Importance and Complexity of the Issues
[33] In this case, the issues were of moderate importance and had some complexity to them. In particular, it would have been important for the Applicant to have a proper income number fixed for the Respondent as this can make a very significant difference to child support. Further, determining the income for support purposes of someone who is self-employed is always a complex endeavour, often requiring the consideration of a significant amount of documentation. This factor suggests that the costs of the action, and therefore the costs awarded, should be somewhat higher in this case.
[34] I also note that, with respect to the 1057 Dixie Road property, the Respondent obtained a result that he would not have been able to obtain at trial. Specifically, he obtained the right to purchase the Applicant’s interest in the property for a fixed price. The property was jointly owned. As a result, if this matter gone to trial, then the only Order that the Court could have made was partition and sale under the Partition Act. The fact that the Applicant was willing to forego her rights to partition and sale in order to resolve this matter indicates that the Applicant was behaving reasonably in the efforts to resolve the case.
[35] This factor supports an award of costs in favour of the Applicant.
Reasonable Expectations of the Parties
[36] Then there is the question of the reasonable expectation of the parties. As set out in Rule 24(11)(d), this factor considers the time properly spent on the case. I start by rejecting the Respondent’s assertion that a reasonable amount of the costs incurred in this case would be $18,000.00 or even the $28,000.00 that he actually spent. The Respondent was self-represented for long periods of time, and it was the Applicant’s counsel who was chasing the Respondent for disclosure.

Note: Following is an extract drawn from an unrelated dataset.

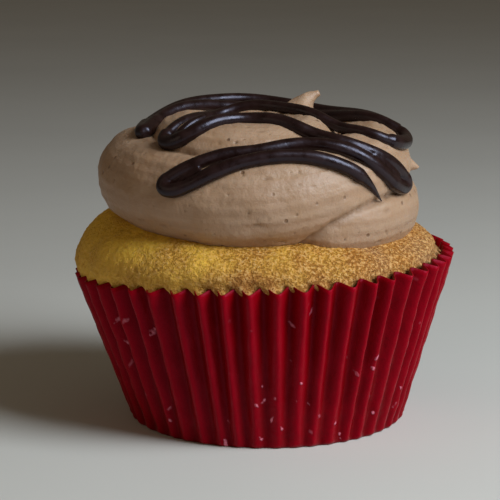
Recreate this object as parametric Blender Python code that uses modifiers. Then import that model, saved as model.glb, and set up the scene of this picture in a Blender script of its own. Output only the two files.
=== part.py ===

The Applicant also had to push the Respondent to participate in the litigation.
[37] As a result, it would be reasonable to expect that the Respondent would pay some costs to the Applicant. The question is the amount of those costs.
Quantum and Payor
[38] In this case, I am of the view that the Respondent should pay the Applicant some costs for the following reasons:
a) The Respondent did not completely comply with disclosure orders made in this case, which resulted in the litigation taking longer and being more costly. b) The Respondent was the source of some of the delays in this case because of his numerous changes in counsel. c) The Respondent has demonstrated his tendency towards unreasonable conduct by failing to pay costs awards ordered by the Court.
[39] However, I am of the view that the Respondent should not pay the Applicant’s full costs, or even the full partial indemnity amount in this case for two reasons. First, and most importantly, the parties compromised on a number of issues, and it would be unreasonable for the Respondent to pay the total costs claimed where there was a mutual compromise.
[40] Second, the amount claimed by the Applicant appears to me to be excessive in the circumstances. While I appreciate that this litigation has been ongoing for a considerable period of time, the issues in this case do not justify a claim of $140,000.00 in legal costs, especially since there have already been costs awards in the amount of nearly $30,000.00 made against the Respondent in this case.
[41] As a result, and taking all of the foregoing into account, I direct that the Respondent shall pay costs to the Applicant in the sum of $40,000.00 inclusive of HST and disbursements within twenty one (21) days of today’s date. These costs are over and above the amounts that have been previously awarded to the Applicant, but remain unpaid.
Order
[42] Based on the foregoing, I order as follows:
a) The Respondent will pay the Applicant costs in the sum of $40,000.00 inclusive of HST and disbursements within sixty (60) days of today’s date.